Tuesday, February 20, 2018

TFBT; "Troy" by Walter Leaf


I recently purchased a copy of “Troy: A Study in Homeric Geography” by Walter Leaf.  (Ends up I did not get a real book, rather one of the Xeroxed copies where you see a person’s hand occasionally and badly bound in a hard cover.  The pages are already coming out of the binding.)  I find Leaf’s writing beautiful and his concepts way ahead of their time.  (Although I skipped the flat-out archeology bits.) He was writing about stuff in 1912, that I thought hadn’t been worked out until recently.  A few great quotes.  More to come. 

 

The summit of Ida is a shapeless plateau, strewn with stones, and in itself most unlovely. But as the pasture of the plains below begins to die out in the heat of early summer, the fresh grass grows on the heights, and offers food to countless flocks and herds.

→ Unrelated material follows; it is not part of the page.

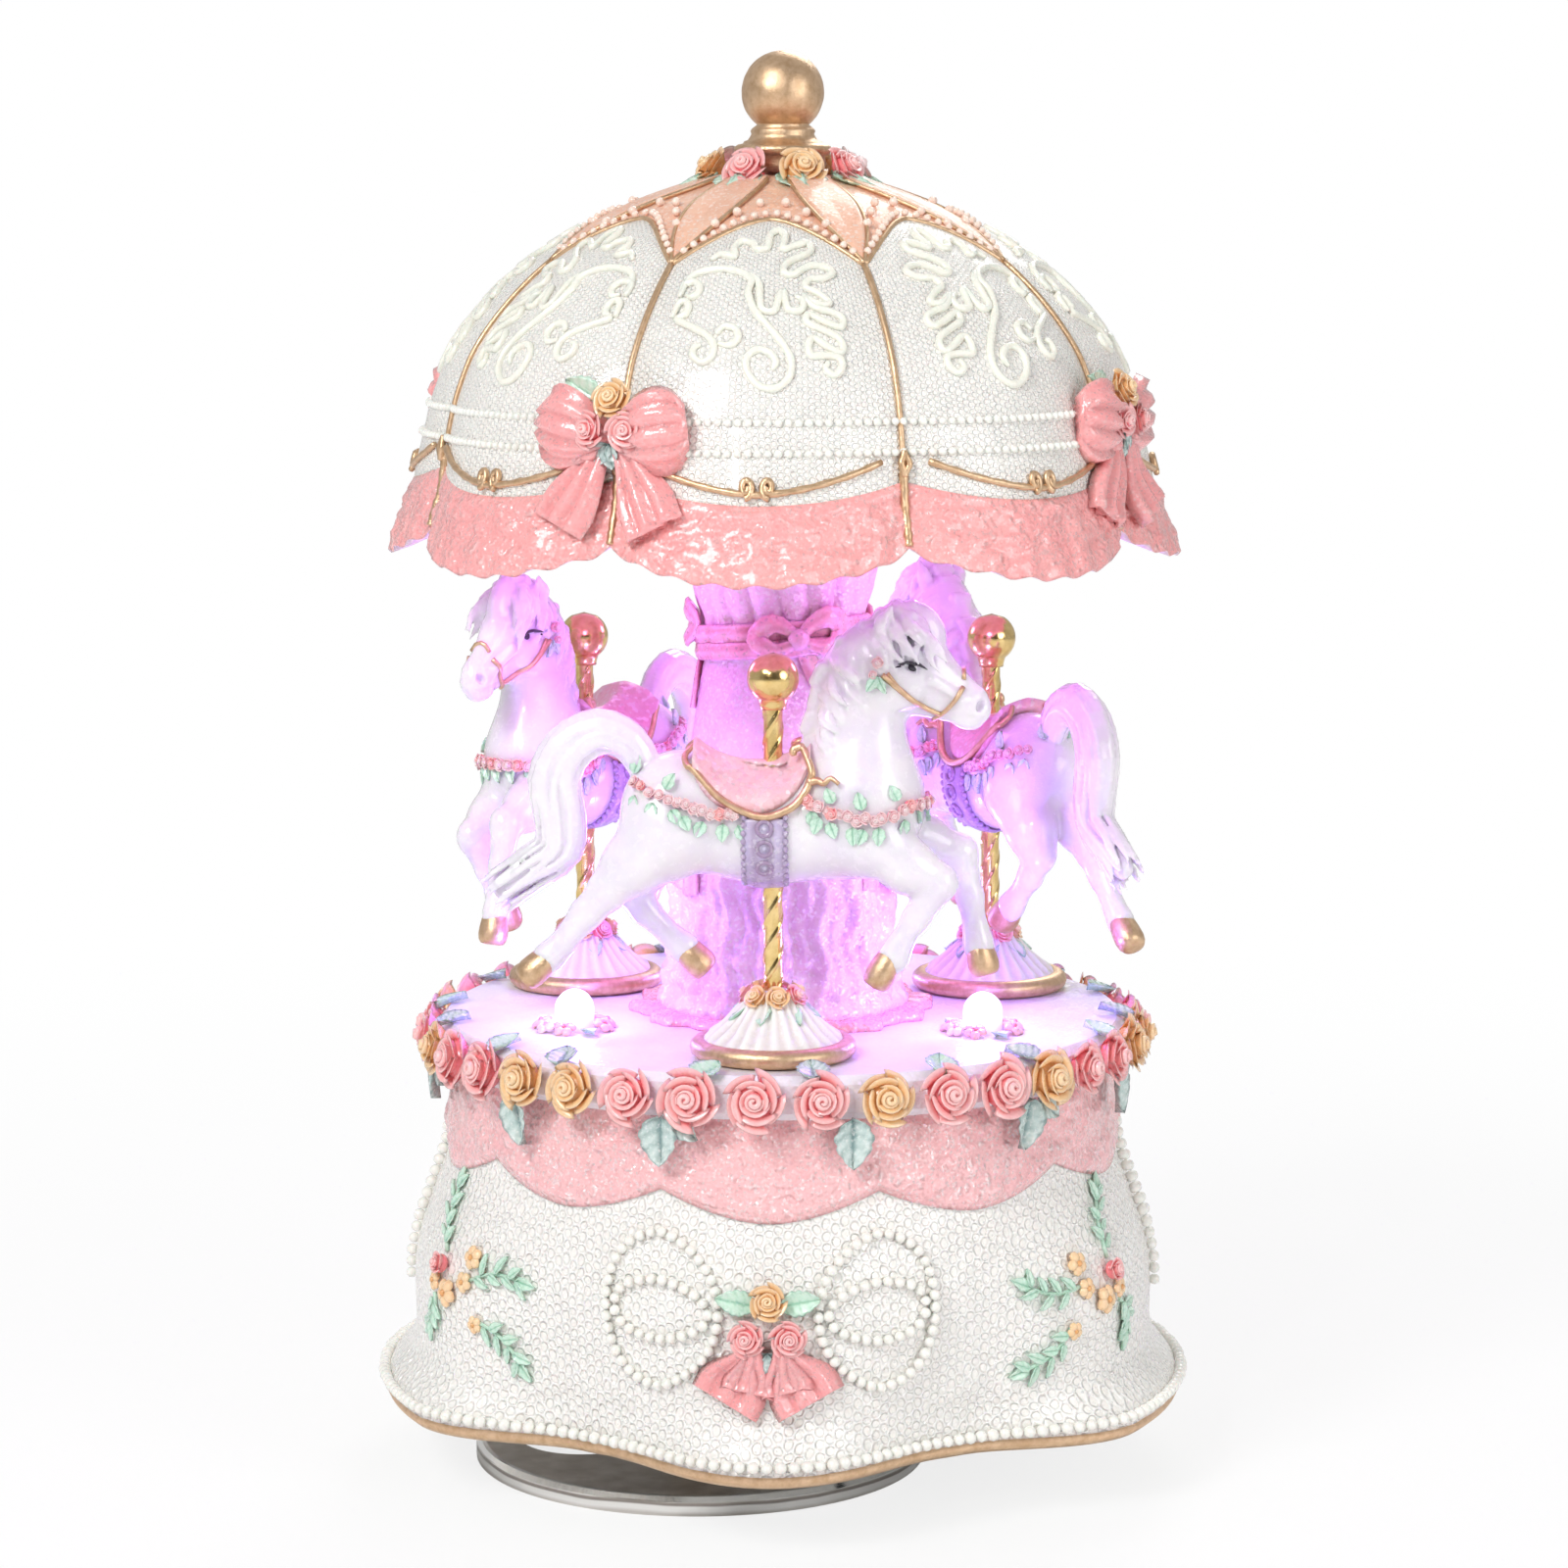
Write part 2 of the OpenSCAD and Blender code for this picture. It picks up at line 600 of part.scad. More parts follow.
// A bore along Y, for a shaft of radius r at x, from just before the face at y.
module shaft_bore(x, y, r) {
    translate([x, y - through, drum_z]) rotate([-90, 0, 0]) cylinder(r = r + run, h = 4);
}

module bearing_bracket() {
    width = 10;
    color(brass) difference() {
        translate([arbor[0] - width / 2, bearing_y[0], plate_z])
            cube([width, bearing_y[1] - bearing_y[0], drum_z - plate_z + 4]);
        shaft_bore(arbor[0], bearing_y[0], axle_r);
    }
}

module gear_bracket() {
    x = [arbor[0] - 6, governor_x + 4];
    color(brass) difference() {
        translate([x[0], gear_bracket_y[0], plate_z])
            cube([x[1] - x[0], gear_bracket_y[1] - gear_bracket_y[0], drum_z - plate_z + 5]);
        shaft_bore(arbor[0], gear_bracket_y[0], axle_r);
        shaft_bore(governor_x, gear_bracket_y[0], fine_axle_r);
    }
}

arm_z = [drum_z - 8.6, drum_z + 6.6];

module governor_bracket() {
    x = [governor_x - 4, worm_x + 4];
    arm = [6, governor_plate_y[0] - worm_y + 2.5, 1.6];
    color(brass) difference() {
        union() {
            translate([x[0], governor_plate_y[0], plate_z])
                cube([x[1] - x[0], governor_plate_y[1] - governor_plate_y[0], arm_z[1] + arm[2] - plate_z]);
            for (z = arm_z) translate([worm_x - arm[0] / 2, worm_y - 2.4, z]) cube(arm);
        }
        shaft_bore(governor_x, governor_plate_y[0], fine_axle_r);
        translate([worm_x, worm_y, arm_z[0] - through])
            cylinder(r = fine_axle_r + run, h = arm_z[1] - arm_z[0] + 4);
    }
}

// ---- Movement: the parts that turn ----
// A spur wheel with narrow teeth, on a bore; its axis is +Z.
module spur(teeth, module_size, root_drop, tip_rise, share, h, bore) {
    pitch_r = teeth * module_size / 2;
    root_r = pitch_r - root_drop;
    tip_r = pitch_r + tip_rise;
    half = 360 * share / teeth / 2;
    linear_extrude(h) difference() {
        polygon([for (k = [0:teeth - 1]) let (a = 360 * k / teeth)
            each [[root_r * cos(a - half * 1.25), root_r * sin(a - half * 1.25)],
                [tip_r * cos(a - half * 0.6), tip_r * sin(a - half * 0.6)],
                [tip_r * cos(a + half * 0.6), tip_r * sin(a + half * 0.6)],
                [root_r * cos(a + half * 1.25), root_r * sin(a + half * 1.25)]]]);
        circle(r = bore);
    }
}

module on_y_axis(x, y, z, turn = 0) {
    translate([x, y, z]) rotate([-90, turn, 0]) children();
}

module note_drum() {
    pin_rows = 14;
    tracks = 17;
    pin_r = 0.22;
    pin_h = 0.9;
    wall = 1.1;
    cap = 1.2;
    length = drum_y[1] - drum_y[0];
    color(brass) on_y_axis(arbor[0], drum_y[0], drum_z) difference() {
        cylinder(r = drum_r, h = length);
        translate([0, 0, cap]) cylinder(r = drum_r - wall, h = length - 2 * cap);
        translate([0, 0, -through]) cylinder(r = axle_r, h = 40);
    }
    color(steel) for (k = [0:pin_rows - 1]) for (j = [0:2])
        translate([arbor[0], drum_y[0] + 2.5 + (k * 5 + j * 7) % tracks, drum_z])
            rotate([0, 360 * k / pin_rows + j * 9, 0])
                translate([0, 0, drum_r - 0.3]) cylinder(r = pin_r, h = pin_h, $fn = 16);
}

module drum_axle() {
    stub = 0.4;
    color(steel) on_y_axis(arbor[0], bearing_y[0] - stub, drum_z)
        cylinder(r = axle_r, h = gear_bracket_y[1] - bearing_y[0] + 2 * stub);
}

module drum_pinion() {
    color(brass) on_y_axis(arbor[0], arbor[1] - crown_r - 1.2, drum_z, 360 / pinion_teeth / 2 + 90)
        spur(pinion_teeth, 1, 1.3, 0.65, 0.36, 2.4, axle_r);
}

module drum_wheel() {
    color(brass) on_y_axis(arbor[0], wheel_y[0], drum_z)
        spur(drum_wheel_teeth, fine_module, 0.62, 0.42, 0.36, wheel_y[1] - wheel_y[0], axle_r);
}

module governor_arbor() {
    color(steel) on_y_axis(governor_x, wheel_y[0], drum_z, 180 / governor_pinion_teeth) {
        spur(governor_pinion_teeth, fine_module, 0.62, 0.42, 0.36, wheel_y[1] - wheel_y[0], fine_axle_r);
        cylinder(r = fine_axle_r, h = governor_plate_y[1] - wheel_y[0] + 0.3);
    }
}

module worm_wheel() {
    color(brass) on_y_axis(governor_x, worm_wheel_y[0], drum_z)
        spur(worm_wheel_teeth, fine_module, 0.6, 0.35, 0.3, worm_wheel_y[1] - worm_wheel_y[0], fine_axle_r);
}

worm_length = 5 * worm_lead;
fan_z = arm_z[1] + 2.2;
fan_h = 4.2;

module governor_worm() {
    root_r = 1.45;
    crest_r = 2.3;
    points_n = 18;
    foot_z = arm_z[0] + 0.4;
    // The crest faces away from the worm wheel at the wheel's own height, where the wheel has a tooth.
    worm_phase = 180;
    // Radius of the thread's section at its point i: a crest 84 degrees wide, with sloping flanks
    function thread_r(i) = let (a = 360 * i / points_n, d = a > 180 ? 360 - a : a)
        d < 42 ? crest_r : d < 62 ? crest_r - (crest_r - root_r) * (d - 42) / 20 : root_r;
    color(steel) translate([worm_x, worm_y, 0]) {
        translate([0, 0, drum_z - worm_length / 2])
            linear_extrude(height = worm_length, twist = -360 * worm_length / worm_lead, slices = 50,
                    $fn = points_n)
                rotate([0, 0, worm_phase]) polygon([for (i = [0:points_n - 1]) let (a = 360 * i / points_n)
                    [thread_r(i) * cos(a), thread_r(i) * sin(a)]]);
        translate([0, 0, foot_z]) cylinder(r = fine_axle_r, h = fan_z + fan_h - foot_z, $fn = 16);
    }
}

module governor_fan() {
    color([0.2, 0.2, 0.22]) translate([worm_x, worm_y, fan_z]) {
        difference() {
            cylinder(r = 1.8, h = fan_h);
            translate([0, 0, -through]) cylinder(r = fine_axle_r, h = 7);
        }
        for (a = [0, 180]) rotate([0, 0, a]) translate([1.5, -0.3, 0]) cube([3.6, 0.6, fan_h]);
    }
}

// ---- Battery box and switch ----
cell_r = 5.8;
cell_t = 5.4;
battery_top = 26;
cell_at = [(door_x[0] + door_x[1]) / 2, 18.6];
door_screw_y = 9.7;
door_screw_r = 0.7;

module battery_box() {
    wall = 1;
    outer = [door_x[1] - door_x[0] + 0.4, 22.4, battery_top - floor_z];
    color("whitesmoke") translate([door_x[0] - 0.2, -outer[1] / 2, floor_z]) difference() {
        cube(outer);
        translate([wall, 3, -1]) cube([outer[0] - 2 * wall, outer[1] - 6, outer[2] - wall + 1]);
        translate([outer[0] / 2, outer[1] - 1.5, -1]) cylinder(r = 0.8, h = 6);
    }
}

module button_cells() {
    color([0.8, 0.8, 0.82]) for (k = [-1:1])
        translate([cell_at[0], (k - 0.5) * (cell_t + 0.05), cell_at[1]])
            rotate([-90, 0, 0]) cylinder(r = cell_r, h = cell_t);
}

module battery_door() {
    color("whitesmoke") difference() {
        translate([door_x[0] + 0.2, door_y[0] + 0.2, cover_z])
            cube([door_x[1] - door_x[0] - 0.4, door_y[1] - door_y[0] - 0.4, cover_t - 0.1]);
        translate([cell_at[0], door_screw_y, cover_z - through]) cylinder(r = door_screw_r + 0.05, h = 5);
        for (k = [0:3]) translate([cell_at[0] - 3, -4 + k * 2, cover_z - 0.1]) cube([6, 0.8, 0.5]);
    }
}

module door_screw() {
    color(steel) translate([cell_at[0], door_screw_y, cover_z]) screw(door_screw_r, 4.6, 1.5);
}

module switch_body() {
    body = [8.8, 4.4, 4];
    color([0.25, 0.25, 0.27]) translate([switch_at[0], switch_at[1], floor_z]) difference() {
        translate([-body[0] / 2, -body[1] / 2, 0]) cube(body);
        translate([-2.4, -0.8, -0.1]) cube([4.8, 1.6, 2.2]);
    }
}

module switch_knob() {
    knob = [2.2, 1.4, 4.2];
    color([0.15, 0.15, 0.16]) translate([switch_at[0] - knob[0], switch_at[1] - knob[1] / 2, base_z + 0.3])
        cube(knob);
}

winding_disc();
disc_collar();
winding_arbor();
crown_gear();
base_shell();
bottom_cover();
cover_screws();
deck();
deck_roses();
deck_leaves();
column();
column_rug();
column_bow();
canopy();
canopy_bows();
canopy_bow_roses();
canopy_wreath();
finial();
pedestal(horse_phis[0]);  // pedestal_1
pedestal(horse_phis[1]);  // pedestal_2
pedestal(horse_phis[2]);  // pedestal_3
pole(horse_phis[0]);  // pole_1
pole(horse_phis[1]);  // pole_2
pole(horse_phis[2]);  // pole_3
pole_ball(horse_phis[0]);  // pole_ball_1
pole_ball(horse_phis[1]);  // pole_ball_2
pole_ball(horse_phis[2]);  // pole_ball_3
horse(horse_phis[0]);  // horse_1
horse(horse_phis[1]);  // horse_2
horse(horse_phis[2]);  // horse_3
lamp(lamp_phis[0]);  // lamp_1
lamp(lamp_phis[1]);  // lamp_2
lamp(lamp_phis[2]);  // lamp_3
lamp_collars();
lamp_wires();
bedplate();
bedplate_screws();
spring_barrel();
mainspring();
comb();
comb_block();
comb_screws();
bearing_bracket();
gear_bracket();
governor_bracket();
note_drum();
drum_axle();
drum_pinion();
drum_wheel();
governor_arbor();
worm_wheel();
governor_worm();
governor_fan();
battery_box();
button_cells();
switch_body();
switch_knob();
battery_door();
door_screw();
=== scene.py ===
"""The carousel music box's visual model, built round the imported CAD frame.

Shapes are worked out in millimetres, in the row's own frame, and turned into metres when a piece is made.
A direction round the carousel is an angle phi in degrees, counted from the front (-Y) towards +X.
"""
import json
import math
import random

import bmesh
import bpy
import numpy as np
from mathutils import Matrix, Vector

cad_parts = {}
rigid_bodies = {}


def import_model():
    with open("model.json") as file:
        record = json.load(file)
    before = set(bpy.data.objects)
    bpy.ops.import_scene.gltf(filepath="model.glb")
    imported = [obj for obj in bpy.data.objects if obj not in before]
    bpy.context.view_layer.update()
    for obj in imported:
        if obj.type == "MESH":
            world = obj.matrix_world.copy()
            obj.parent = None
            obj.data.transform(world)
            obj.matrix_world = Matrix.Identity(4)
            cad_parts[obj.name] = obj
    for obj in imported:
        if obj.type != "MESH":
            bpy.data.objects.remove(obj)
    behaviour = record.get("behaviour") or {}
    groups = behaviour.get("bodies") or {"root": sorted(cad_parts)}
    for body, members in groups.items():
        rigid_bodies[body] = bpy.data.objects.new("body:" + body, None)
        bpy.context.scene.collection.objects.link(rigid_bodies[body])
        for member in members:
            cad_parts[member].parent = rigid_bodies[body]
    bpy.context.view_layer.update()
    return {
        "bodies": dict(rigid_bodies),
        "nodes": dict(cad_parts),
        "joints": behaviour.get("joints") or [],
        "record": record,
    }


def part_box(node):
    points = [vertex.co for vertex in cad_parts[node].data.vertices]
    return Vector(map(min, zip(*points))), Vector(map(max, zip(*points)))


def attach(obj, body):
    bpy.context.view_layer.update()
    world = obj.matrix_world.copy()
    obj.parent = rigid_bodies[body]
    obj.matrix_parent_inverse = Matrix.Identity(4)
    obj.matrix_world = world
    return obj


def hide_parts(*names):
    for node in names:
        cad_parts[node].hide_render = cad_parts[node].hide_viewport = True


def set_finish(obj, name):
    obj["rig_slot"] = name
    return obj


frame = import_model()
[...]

And all round the fields of melting snow there springs up in May a glory of colour which those who have seen it are not likely to forget — crocus and hyacinth carpeting the slopes with brilliant orange and blue, mingled in thick beds worthy for the couch of gods.”

 

It would seem to follow that there existed from the first some sort of a metrical narrative of the [Trojan] war... gradually transformed, by the natural growth of centuries, from a narrative into a poem, each generation taking up the tradition, and gradually moulding it by expansion and omission, to be handed on to the next for fresh development, till it reached its final form in the Iliad as we now have it.”

 

Leaf speaking of the Iliad, “the story which, of all that have ever been set down, has most affected the imagination of succeeding generations”

 

Careful investigations by Virchow and others have failed to produce any sign of marine deposits in the plain, and it may be taken as certain that the coast-line did not in the Mycenaean age materially differ from that which now exists. Hissarlik [Troy] was as far from the sea then as it is now.”

 

Skamandros, and Simoeis, where many cowhide-shields and helmets fell in the dust—as also a generation of demigods.”  (Iliad 12:22-23)

 

One thing at least has passed for me beyond all doubt: that the poet who wrote those lines either knew the scene himself, or was following in careful detail a predecessor who had put into living words a tradition founded on real fighting in this very place.”

 

Referring to Achilles chasing Hector; “The triple course round the city is easy even now: it must have been still easier when the neck to the south-east of the fortress was materially lower than it is to-day. That it should be done in full accoutrement after a morning of hard fighting with river gods as well as men raises it to the level of a truly heroic performance.”